Despite the revelatory richness of Krisna allowing Arjuna to truly see him, Arjuna was overwhelmed by his vision.   Arjuna exclaims:

in a vision I have seen what no man has seen before, I rejoice in exultation, and yet my heart trembles with fear.  Have mercy upon me, Lord of Gods, Refuge of the whole universe: show me again thine own human form.  I yearn to see thee again with thy crown and scepter and circle.  Show thyself to me again in thine own form. (11.45-46).

Krisna mercifully shows Arjuna his human form once more, but allows him to keep the enlightened spiritual state of higher vision.  

Krisna had shown Arjuna his supreme light, as had been seen by none other.  Krisna explains to Arjuna that it is not sacrifice or ritual or study that can bring this vision of the divine, but only by love and soulful vision of all creation does one see Krisna.   Through the vision given Arjuna, the lesson of true pure offering of right work and all fruits of work to the divine is taught.  The sight of Krisna illumines our own path, and we, the reader, can find ourselves sharing Sanjaya’s experience.  As Sanjaya concluded his report of Arjuna’s and Krisna’s discourse, he savored what he saw:

I remember, O King, I remember the words of holy wonder between Krisna and Arjuna, and again and again my soul feels joy.  And I remember, I ever remember, that vision of glory of the God of all, and again and again joy fills my soul.  Where is Krisna, the End of Yoga, wherever is Arjuna, who masters the bow, there is beauty and victory, and joy and all righteousness.  This is my faith. (18.76-78)

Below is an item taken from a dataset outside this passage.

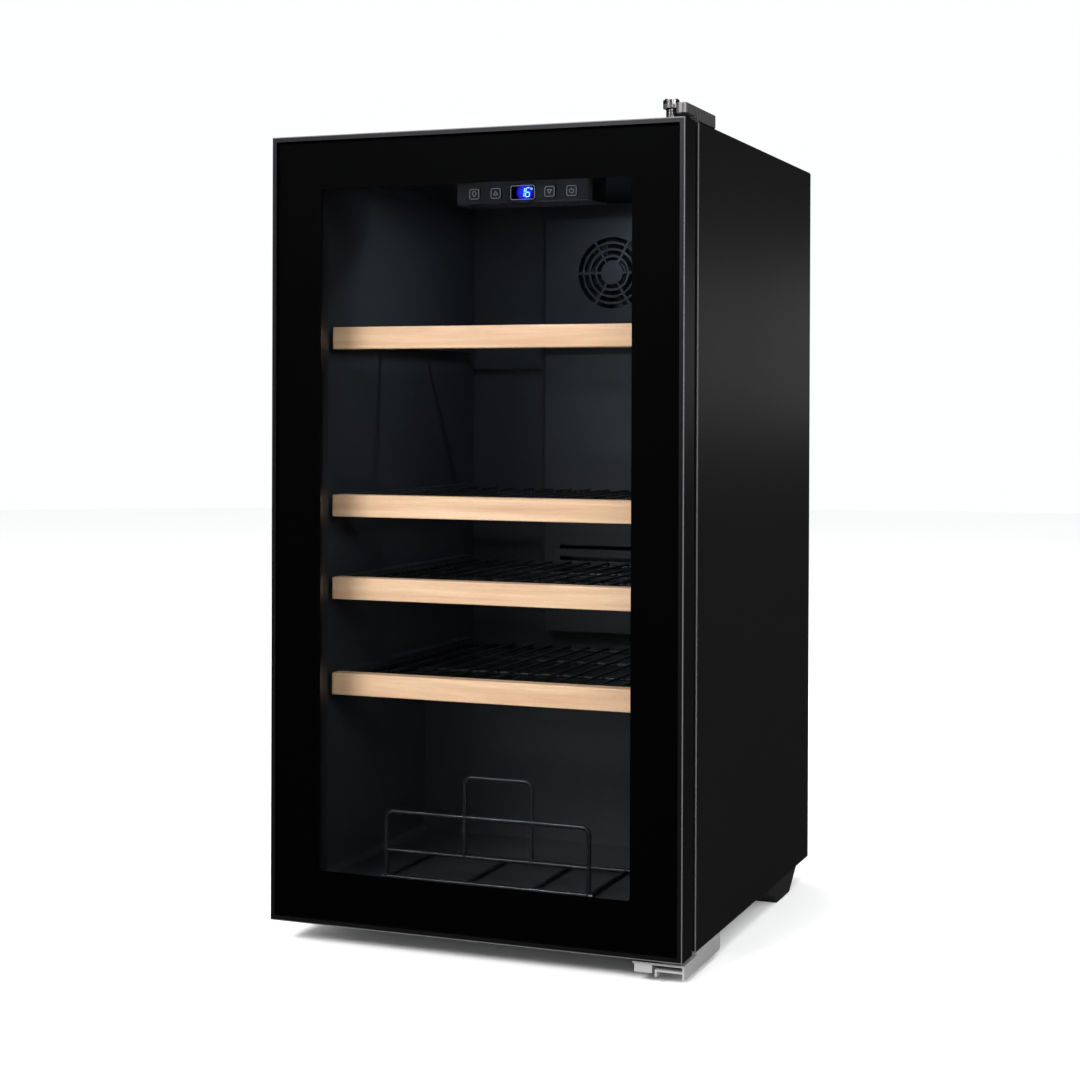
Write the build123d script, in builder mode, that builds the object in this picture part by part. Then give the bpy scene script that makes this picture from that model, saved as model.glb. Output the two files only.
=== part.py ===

We, too, can carry with us Arjuna’s lessons and enlightened vision.  The true dedication of all labor and all outcomes to the Divine can fill our souls and illuminate our path.  Our vision can lead to higher insight and deeper understanding.  Our literal earthly vision can remind us of the sacred larger vision of the divine.

Text Used:  Mascaro, Juan.  The Bhagavad Gita, 1962.